Task prompt:
Quote, please, the line with "strip's held end", the line with "for node in", and every line between them, exactly and with nothing else.
## begin
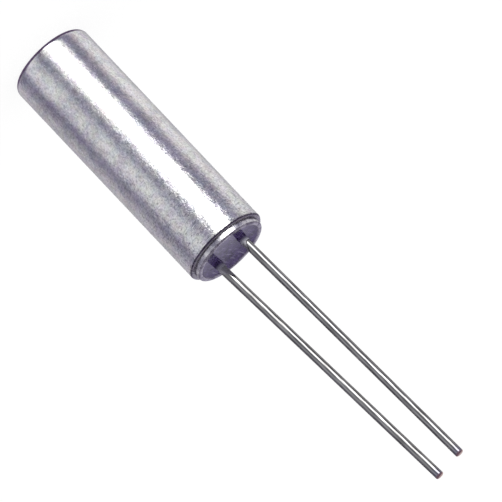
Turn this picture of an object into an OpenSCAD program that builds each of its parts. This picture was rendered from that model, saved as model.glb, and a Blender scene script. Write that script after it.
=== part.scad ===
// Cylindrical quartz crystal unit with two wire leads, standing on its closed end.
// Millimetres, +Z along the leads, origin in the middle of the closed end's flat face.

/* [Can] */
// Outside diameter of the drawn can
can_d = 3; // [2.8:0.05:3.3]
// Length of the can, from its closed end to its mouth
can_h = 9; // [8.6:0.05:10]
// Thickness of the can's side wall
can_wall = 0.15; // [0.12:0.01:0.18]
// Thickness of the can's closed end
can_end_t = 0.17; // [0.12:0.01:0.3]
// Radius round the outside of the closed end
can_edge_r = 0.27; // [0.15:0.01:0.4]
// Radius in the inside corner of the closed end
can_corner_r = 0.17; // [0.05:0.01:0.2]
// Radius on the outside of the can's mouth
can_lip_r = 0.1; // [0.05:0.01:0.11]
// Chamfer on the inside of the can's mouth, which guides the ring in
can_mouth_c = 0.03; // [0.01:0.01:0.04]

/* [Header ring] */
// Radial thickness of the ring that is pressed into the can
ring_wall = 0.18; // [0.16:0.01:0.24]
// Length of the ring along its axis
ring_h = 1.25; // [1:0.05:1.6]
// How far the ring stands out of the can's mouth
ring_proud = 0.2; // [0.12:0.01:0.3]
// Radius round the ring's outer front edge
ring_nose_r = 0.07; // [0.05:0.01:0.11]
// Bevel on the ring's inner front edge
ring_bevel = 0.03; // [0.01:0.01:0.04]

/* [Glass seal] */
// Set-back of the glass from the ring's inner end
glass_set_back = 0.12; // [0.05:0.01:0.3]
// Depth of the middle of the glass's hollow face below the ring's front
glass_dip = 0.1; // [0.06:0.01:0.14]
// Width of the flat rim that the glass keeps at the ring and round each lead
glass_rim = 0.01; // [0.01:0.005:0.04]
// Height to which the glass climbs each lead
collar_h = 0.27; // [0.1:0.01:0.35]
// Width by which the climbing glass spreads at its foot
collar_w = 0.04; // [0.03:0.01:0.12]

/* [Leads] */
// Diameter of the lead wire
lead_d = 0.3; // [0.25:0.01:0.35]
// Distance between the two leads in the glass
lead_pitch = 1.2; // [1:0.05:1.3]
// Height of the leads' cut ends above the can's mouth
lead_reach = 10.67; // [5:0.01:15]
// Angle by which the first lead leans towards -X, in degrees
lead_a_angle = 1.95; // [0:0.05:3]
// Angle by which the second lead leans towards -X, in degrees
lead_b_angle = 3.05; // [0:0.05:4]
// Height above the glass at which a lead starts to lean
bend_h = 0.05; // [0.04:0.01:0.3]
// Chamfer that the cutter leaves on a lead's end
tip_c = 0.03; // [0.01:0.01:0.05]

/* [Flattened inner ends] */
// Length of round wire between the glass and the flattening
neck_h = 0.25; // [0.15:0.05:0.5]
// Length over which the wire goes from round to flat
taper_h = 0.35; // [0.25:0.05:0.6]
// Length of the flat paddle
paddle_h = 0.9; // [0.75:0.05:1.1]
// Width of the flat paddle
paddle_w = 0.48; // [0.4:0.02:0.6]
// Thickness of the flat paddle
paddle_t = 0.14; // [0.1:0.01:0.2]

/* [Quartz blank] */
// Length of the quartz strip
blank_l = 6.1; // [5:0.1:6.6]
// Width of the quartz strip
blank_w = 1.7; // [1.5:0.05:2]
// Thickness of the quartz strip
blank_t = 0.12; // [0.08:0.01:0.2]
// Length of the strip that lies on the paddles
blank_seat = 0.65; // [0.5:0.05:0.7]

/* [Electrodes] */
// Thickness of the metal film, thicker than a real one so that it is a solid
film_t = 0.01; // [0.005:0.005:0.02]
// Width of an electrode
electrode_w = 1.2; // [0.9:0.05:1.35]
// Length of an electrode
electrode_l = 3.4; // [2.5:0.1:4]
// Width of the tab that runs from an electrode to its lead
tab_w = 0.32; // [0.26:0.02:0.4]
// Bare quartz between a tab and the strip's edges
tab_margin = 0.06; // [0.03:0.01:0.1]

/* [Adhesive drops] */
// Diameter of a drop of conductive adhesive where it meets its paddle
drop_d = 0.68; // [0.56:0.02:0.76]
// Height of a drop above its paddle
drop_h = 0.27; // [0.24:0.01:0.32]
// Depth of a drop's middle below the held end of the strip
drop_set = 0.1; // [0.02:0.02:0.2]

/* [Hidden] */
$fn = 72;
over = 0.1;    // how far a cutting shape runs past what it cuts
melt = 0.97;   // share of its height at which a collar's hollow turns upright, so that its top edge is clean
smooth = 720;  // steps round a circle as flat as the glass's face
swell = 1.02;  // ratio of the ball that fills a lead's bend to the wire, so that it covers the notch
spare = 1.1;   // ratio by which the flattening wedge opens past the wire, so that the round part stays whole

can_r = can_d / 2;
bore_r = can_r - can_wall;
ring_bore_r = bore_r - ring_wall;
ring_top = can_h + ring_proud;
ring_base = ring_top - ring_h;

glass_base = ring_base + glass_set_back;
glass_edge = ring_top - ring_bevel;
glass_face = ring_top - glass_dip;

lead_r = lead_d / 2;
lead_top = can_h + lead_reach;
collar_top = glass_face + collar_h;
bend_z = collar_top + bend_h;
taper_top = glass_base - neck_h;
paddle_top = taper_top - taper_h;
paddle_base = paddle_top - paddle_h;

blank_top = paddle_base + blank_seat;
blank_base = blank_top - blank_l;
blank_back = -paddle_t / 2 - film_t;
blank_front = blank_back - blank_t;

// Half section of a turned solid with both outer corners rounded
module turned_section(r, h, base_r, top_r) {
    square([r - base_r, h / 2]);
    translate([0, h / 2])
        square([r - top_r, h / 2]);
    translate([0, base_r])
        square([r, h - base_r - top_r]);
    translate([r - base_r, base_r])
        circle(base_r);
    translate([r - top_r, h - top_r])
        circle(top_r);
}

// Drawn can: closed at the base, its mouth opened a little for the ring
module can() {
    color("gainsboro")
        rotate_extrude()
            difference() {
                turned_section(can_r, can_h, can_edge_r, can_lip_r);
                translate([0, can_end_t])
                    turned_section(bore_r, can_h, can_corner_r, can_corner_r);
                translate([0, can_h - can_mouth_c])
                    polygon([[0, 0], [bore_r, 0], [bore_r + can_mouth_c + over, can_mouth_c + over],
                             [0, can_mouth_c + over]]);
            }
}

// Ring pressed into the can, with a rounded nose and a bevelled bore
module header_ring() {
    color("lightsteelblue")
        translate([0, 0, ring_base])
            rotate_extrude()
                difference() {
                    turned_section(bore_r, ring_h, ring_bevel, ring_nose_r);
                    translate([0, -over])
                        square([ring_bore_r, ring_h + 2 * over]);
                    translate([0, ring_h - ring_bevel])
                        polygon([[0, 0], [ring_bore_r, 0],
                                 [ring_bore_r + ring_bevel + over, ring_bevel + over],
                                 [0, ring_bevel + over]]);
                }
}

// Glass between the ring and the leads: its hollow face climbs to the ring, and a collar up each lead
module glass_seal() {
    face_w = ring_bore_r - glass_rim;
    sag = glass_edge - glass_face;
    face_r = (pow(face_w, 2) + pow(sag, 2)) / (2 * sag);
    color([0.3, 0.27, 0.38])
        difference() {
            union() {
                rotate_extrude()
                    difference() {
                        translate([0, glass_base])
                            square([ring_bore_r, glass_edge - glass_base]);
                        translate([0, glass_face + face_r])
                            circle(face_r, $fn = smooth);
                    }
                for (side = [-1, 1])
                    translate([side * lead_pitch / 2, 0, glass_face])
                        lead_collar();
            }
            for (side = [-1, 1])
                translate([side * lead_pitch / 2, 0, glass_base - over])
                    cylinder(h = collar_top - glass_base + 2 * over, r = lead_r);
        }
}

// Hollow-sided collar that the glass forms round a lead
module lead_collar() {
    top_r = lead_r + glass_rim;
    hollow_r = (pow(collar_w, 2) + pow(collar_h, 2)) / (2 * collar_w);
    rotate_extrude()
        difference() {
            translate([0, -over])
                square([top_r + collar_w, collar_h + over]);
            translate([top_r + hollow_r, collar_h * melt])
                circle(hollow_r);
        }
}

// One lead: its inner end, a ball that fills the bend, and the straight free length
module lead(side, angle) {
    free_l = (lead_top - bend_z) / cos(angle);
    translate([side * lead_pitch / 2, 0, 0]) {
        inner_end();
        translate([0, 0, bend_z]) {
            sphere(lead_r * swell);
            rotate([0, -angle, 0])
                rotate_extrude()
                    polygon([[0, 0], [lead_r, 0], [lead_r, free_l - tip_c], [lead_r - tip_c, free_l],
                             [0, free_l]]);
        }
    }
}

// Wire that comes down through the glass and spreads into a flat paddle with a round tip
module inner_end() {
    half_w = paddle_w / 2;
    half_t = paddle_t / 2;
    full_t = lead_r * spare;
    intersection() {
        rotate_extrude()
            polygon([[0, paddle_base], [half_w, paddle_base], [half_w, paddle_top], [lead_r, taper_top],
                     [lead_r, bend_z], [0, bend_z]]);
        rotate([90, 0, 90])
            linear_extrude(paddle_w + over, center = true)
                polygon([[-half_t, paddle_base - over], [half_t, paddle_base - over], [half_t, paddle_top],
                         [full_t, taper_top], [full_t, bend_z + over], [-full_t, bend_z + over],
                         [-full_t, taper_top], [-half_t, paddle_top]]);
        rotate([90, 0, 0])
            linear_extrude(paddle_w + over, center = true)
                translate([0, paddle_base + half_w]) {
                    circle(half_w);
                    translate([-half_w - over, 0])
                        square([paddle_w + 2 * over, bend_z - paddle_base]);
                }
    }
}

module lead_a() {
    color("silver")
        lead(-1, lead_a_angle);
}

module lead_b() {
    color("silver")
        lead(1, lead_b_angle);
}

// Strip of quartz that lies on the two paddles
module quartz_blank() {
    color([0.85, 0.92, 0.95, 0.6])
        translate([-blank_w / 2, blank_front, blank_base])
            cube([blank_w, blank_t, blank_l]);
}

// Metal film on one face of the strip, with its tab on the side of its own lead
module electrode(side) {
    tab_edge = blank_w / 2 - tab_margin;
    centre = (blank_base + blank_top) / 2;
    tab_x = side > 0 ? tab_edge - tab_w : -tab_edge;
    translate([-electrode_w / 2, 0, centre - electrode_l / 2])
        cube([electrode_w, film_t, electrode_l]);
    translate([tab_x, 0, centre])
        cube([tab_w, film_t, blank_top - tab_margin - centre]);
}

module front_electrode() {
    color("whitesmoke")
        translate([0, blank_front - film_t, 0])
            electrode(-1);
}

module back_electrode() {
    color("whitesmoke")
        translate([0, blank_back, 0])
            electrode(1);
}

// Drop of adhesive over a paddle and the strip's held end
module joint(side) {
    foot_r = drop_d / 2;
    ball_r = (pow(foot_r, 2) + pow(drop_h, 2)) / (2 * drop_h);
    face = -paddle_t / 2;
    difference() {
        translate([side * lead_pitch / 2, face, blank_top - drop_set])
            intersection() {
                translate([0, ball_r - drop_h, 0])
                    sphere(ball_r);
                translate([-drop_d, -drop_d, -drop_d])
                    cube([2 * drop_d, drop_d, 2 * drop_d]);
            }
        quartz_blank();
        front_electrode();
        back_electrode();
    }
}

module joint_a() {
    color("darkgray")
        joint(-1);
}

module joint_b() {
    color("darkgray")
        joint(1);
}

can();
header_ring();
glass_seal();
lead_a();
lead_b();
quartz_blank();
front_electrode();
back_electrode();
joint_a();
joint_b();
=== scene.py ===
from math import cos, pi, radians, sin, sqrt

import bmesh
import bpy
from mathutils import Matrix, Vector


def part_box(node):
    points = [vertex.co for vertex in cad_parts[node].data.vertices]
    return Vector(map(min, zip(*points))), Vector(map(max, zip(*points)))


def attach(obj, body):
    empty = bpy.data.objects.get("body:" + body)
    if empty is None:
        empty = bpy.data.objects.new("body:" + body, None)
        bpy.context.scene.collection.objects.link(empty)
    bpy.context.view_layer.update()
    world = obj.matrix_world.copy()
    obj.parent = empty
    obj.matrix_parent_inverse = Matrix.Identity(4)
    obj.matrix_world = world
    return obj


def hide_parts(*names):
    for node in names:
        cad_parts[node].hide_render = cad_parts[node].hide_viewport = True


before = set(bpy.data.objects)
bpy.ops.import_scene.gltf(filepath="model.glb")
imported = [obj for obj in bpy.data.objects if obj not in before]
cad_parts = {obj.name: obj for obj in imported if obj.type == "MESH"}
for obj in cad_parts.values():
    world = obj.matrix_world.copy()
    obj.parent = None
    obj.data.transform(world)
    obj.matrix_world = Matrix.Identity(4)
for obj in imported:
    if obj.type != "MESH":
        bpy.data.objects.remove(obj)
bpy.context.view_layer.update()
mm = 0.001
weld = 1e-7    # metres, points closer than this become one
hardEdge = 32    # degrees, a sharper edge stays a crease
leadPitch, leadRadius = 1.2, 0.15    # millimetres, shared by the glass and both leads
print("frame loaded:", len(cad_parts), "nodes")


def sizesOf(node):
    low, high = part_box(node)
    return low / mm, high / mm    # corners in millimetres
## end
Right answer:
// Drop of adhesive over a paddle and the strip's held end
module joint(side) {
    foot_r = drop_d / 2;
    ball_r = (pow(foot_r, 2) + pow(drop_h, 2)) / (2 * drop_h);
    face = -paddle_t / 2;
    difference() {
        translate([side * lead_pitch / 2, face, blank_top - drop_set])
            intersection() {
                translate([0, ball_r - drop_h, 0])
                    sphere(ball_r);
                translate([-drop_d, -drop_d, -drop_d])
                    cube([2 * drop_d, drop_d, 2 * drop_d]);
            }
        quartz_blank();
        front_electrode();
        back_electrode();
    }
}

module joint_a() {
    color("darkgray")
        joint(-1);
}

module joint_b() {
    color("darkgray")
        joint(1);
}

can();
header_ring();
glass_seal();
lead_a();
lead_b();
quartz_blank();
front_electrode();
back_electrode();
joint_a();
joint_b();
=== scene.py ===
from math import cos, pi, radians, sin, sqrt

import bmesh
import bpy
from mathutils import Matrix, Vector


def part_box(node):
    points = [vertex.co for vertex in cad_parts[node].data.vertices]
    return Vector(map(min, zip(*points))), Vector(map(max, zip(*points)))


def attach(obj, body):
    empty = bpy.data.objects.get("body:" + body)
    if empty is None:
        empty = bpy.data.objects.new("body:" + body, None)
        bpy.context.scene.collection.objects.link(empty)
    bpy.context.view_layer.update()
    world = obj.matrix_world.copy()
    obj.parent = empty
    obj.matrix_parent_inverse = Matrix.Identity(4)
    obj.matrix_world = world
    return obj


def hide_parts(*names):
    for node in names:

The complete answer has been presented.